Shellfish and Champagne

Buttery gratinéed shrimp, mussels and clams are a fabulous start to a New Year's—especially since they pair so beautifully with Champagne.

Perfect wine match 
Most everyone is happy to have a glass of sparkling wine along with a piece of cheese or a bit of caviar. But pour a glass with dinner and the same people may express surprise: Isn't Champagne an aperitif? The fact is, good bubbly is an adept partner with many different kinds of foods. Its higher acidity makes it a particularly refreshing match with rich dishes like this shellfish gratin.

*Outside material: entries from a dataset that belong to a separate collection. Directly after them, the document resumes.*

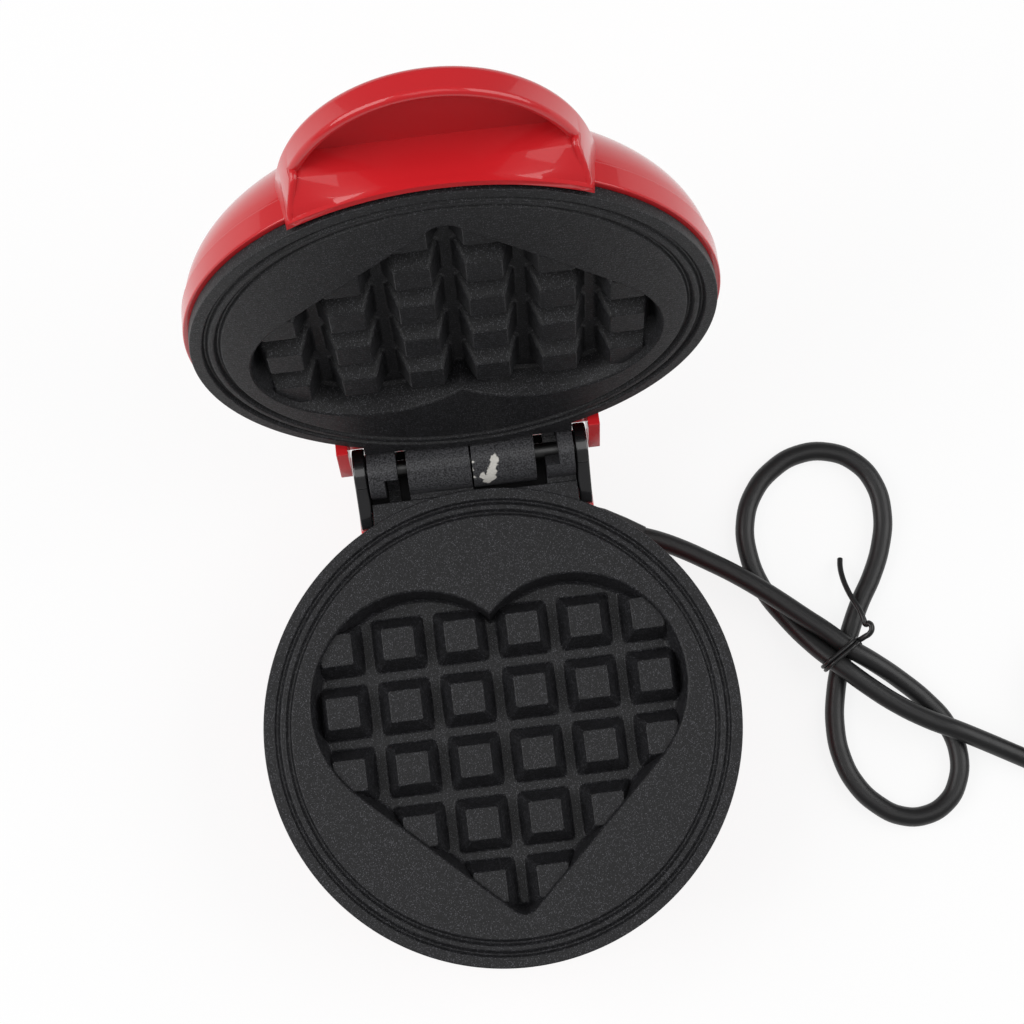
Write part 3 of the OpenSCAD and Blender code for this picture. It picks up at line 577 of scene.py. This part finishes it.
def base_shell():
    def section(inset):
        return [(-EAR_IN + inset, SILL_Z + inset), (EAR_IN - inset, SILL_Z + inset),
                (EAR_IN - inset, NECK_Z + inset / 2), (REAR_HALF - inset, SHOULDER_Z),
                (REAR_HALF - inset, BASE_DEPTH - inset), (inset - REAR_HALF, BASE_DEPTH - inset),
                (inset - REAR_HALF, SHOULDER_Z), (-EAR_IN + inset, NECK_Z + inset / 2)]

    front = BLOCK_ROOT - 14
    # Bowl and block meet half way through the wall, so that no two faces lie on each other
    mid = WALL / 2
    inside = bowl_solid("inside", BASE_R - mid, SOLE_R, BASE_DEPTH - mid, LIP_Z - 1)
    block = bevelled(slab("block", section(0), front, REAR_BACK, "Y"), 1.2)
    hollow = slab("hollow", section(WALL), front - WALL, REAR_BACK - WALL, "Y")
    opening = slab("opening", section(mid), front - 1, REAR_BACK - WALL, "Y")
    sill = box("sill", (-SILL_HALF, BLOCK_ROOT - 5, 0), (SILL_HALF, BLOCK_ROOT + 15, SILL_Z))
    carve(block, ("DIFFERENCE", hollow), ("DIFFERENCE", inside))
    shell = bowl("base_shell_form", BASE_R, SOLE_R, BASE_DEPTH)
    carve(shell, ("DIFFERENCE", opening), ("UNION", block), ("DIFFERENCE", sill))
    outside = BASE_DEPTH + 1
    bores = []
    for at in BOSSES:
        carve(shell, ("UNION", rod("post", at, BOSS_R, BOSS_Z + 0.6, BASE_DEPTH - 1)))
        bores += [rod("bore", at, SCREW_BORE, BOSS_Z - 0.5, outside),
                  rod("sink", at, SINK_R, BASE_DEPTH - SINK_DEPTH, outside)]
    for at in FEET:
        bores.append(rod("stem", at, STEM_BORE, BASE_DEPTH - 4, outside))
    bores.append(rod("gland", GLAND_AT, GLAND_BORE, REAR_HALF - 4, REAR_HALF + 1, "X"))
    carve(shell, *[("DIFFERENCE", bore) for bore in bores])
    finish_mesh(shell)
    dress(shell, IN_BASE, RED, "base", "shell", "base_shell")


# ---------------------------------------------------------------- handle
HANDLE_W, FLARE, REACH, SIDE = 34.3, 1.5, PLATE_R + 24, PLATE_R - 17
TOP, ARCH, HANDLE_T, LOW, ROUND = 15.3, 8.2, 2.4, LIP_Z - 2.8, 2.0
FULL = TOP - ROUND
PANEL_R, PANEL_LINE, PANEL_FLAT, PANEL_Z = LID_R + 1.6, LID_R + 1, 0.92, 7
ROLL, BEAD = HANDLE_T / 2, 0.9


def narrowed(z):
    """How much the band draws in on each side at a level."""
    return FLARE * max(0, FULL - z) / (FULL - LOW)


def band_ring(z, inset, steps=72):
    """Half oval outline of the band at a level."""
    w, deep = HANDLE_W - inset - narrowed(z), REACH - inset - SIDE
    return [(w * math.cos(math.pi * k / steps), -SIDE - deep * math.sin(math.pi * k / steps), z)
            for k in range(steps + 1)]


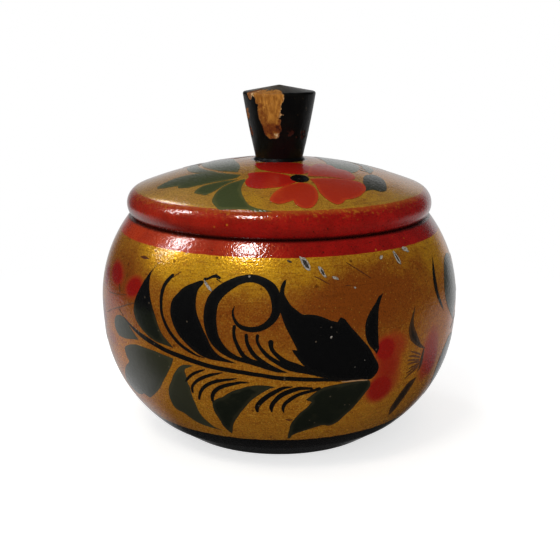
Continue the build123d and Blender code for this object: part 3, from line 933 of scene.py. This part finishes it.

Furthermore, the best Champagnes and California sparkling wines—particularly bruts, the driest blends of Chardonnay and Pinot Noir—are full-bodied enough to harmonize with the gratin's mustard flavors. A prime example is the Veuve Clicquot Yellow Label Brut Nonvintage ($45), which happens to be one of the most popular Champagnes in the world. And with good reason: It's not often that you find so much grace and complexity in a nonvintage Champagne—and its crisp citrus notes and lush yeastiness make it a natural with the gratin. If you prefer the riper, juicier California style, try the 1996 Iron Horse Classic Vintage Brut ($28). With its spicy apple and caramel aromas and flavors, it offers world-class depth at a good price.